The funding environment reflects this complexity. African startups secured $575 million in early 2026, with fintech remaining dominant but investors increasingly diversifying into logistics and energy. This suggests a market maturation: the low-hanging fruit in digital payments has been picked. The next generation of returns will come from solving the harder problems—last-mile distribution, regulatory navigation, and financial inclusion that actually reaches the excluded 26%.

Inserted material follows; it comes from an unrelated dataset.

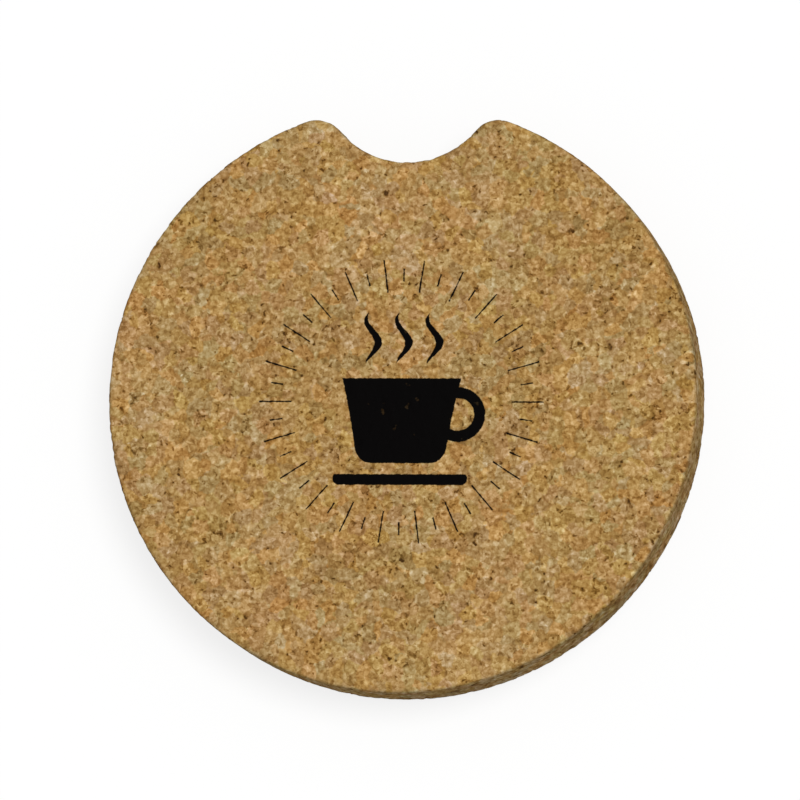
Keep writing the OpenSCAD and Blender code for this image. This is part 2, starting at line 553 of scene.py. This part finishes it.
# How wide the softbox looks from the coaster, how far it is from straight overhead,
# and how much of that is to the right and to the back
SOFTBOX_W = radians(30)
LEAN = radians(22)
TO_RIGHT = 0.9
TO_BACK = 0.44
world = bpy.data.worlds.new("Soft studio")
bpy.context.scene.world = world
world.use_nodes = True
tree = world.node_tree
tree.nodes.clear()
strength = add(tree, "ShaderNodeMapRange", seen(tree), 0.0, 1.0, TENT, 1.0)
add(tree, "ShaderNodeOutputWorld", add(tree, "ShaderNodeBackground", (1, 1, 1, 1), strength))

lamp = bpy.data.lights.new("Softbox", "SUN")
lamp.energy = SOFTBOX * pi / cos(LEAN)
lamp.angle = SOFTBOX_W
softbox = bpy.data.objects.new("Softbox", lamp)
to_lamp = Vector((TO_RIGHT * sin(LEAN), TO_BACK * sin(LEAN), cos(LEAN)))
softbox.rotation_mode = "QUATERNION"
softbox.rotation_quaternion = to_lamp.to_track_quat("Z", "Y")
bpy.context.scene.collection.objects.link(softbox)


# Camera
# A long lens almost straight above, leaning a little to the right and to the front, so
# that the wall shows at the lower right.

DISTANCE = 1.645
FOCAL_LENGTH = 675
SENSOR_W = 36
ROLL = radians(0.15)
# From the middle of the face towards the camera
TO_CAMERA = (0.1473, -0.1226, 0.9815)
# Where the middle of the picture lies beside the middle of the face
AIM_RIGHT = -0.15 * MM
AIM_UP = -0.32 * MM
back = Vector(TO_CAMERA).normalized()
right = (Vector((1, 0, 0)) - back * back.x).normalized()
up = back.cross(right)
right, up = right * cos(ROLL) + up * sin(ROLL), up * cos(ROLL) - right * sin(ROLL)
lens = bpy.data.cameras.new("Camera")
lens.lens = FOCAL_LENGTH
lens.sensor_width = SENSOR_W
lens.clip_start = 0.1
lens.clip_end = 20
camera = bpy.data.objects.new("Camera", lens)
place = Vector((0, 0, DISC_T)) + back * DISTANCE + right * AIM_RIGHT + up * AIM_UP
camera.matrix_world = Matrix.Translation(place) @ Matrix((right, up, back)).transposed().to_4x4()
bpy.context.scene.collection.objects.link(camera)
bpy.context.scene.camera = camera
bpy.context.scene.view_settings.view_transform = "Standard"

Leadership transitions across the sector—such as CarePay's new acting CEO in Kenya—underscore the regional nature of these challenges. Successful models will require executives with deep operational experience across multiple African markets, understanding both the nuances of different regulatory environments and the cultural variations in consumer behavior.
Gateway Intelligence

European fintech investors should prioritize companies addressing the rural exclusion problem through hybrid digital-offline models, particularly those with existing CBN relationships or compliance frameworks already aligned with liveness verification standards—the regulatory environment just shifted in their favor. Simultaneously, develop or acquire data governance and algorithmic transparency capabilities now, as regulators will inevitably demand these controls as digital banking scales; first-movers in compliance will capture premium valuations. Exercise caution with pure digital-native plays in underbanked regions; the real opportunity lies in enabling traditional financial institutions to scale efficiently, not replacing them.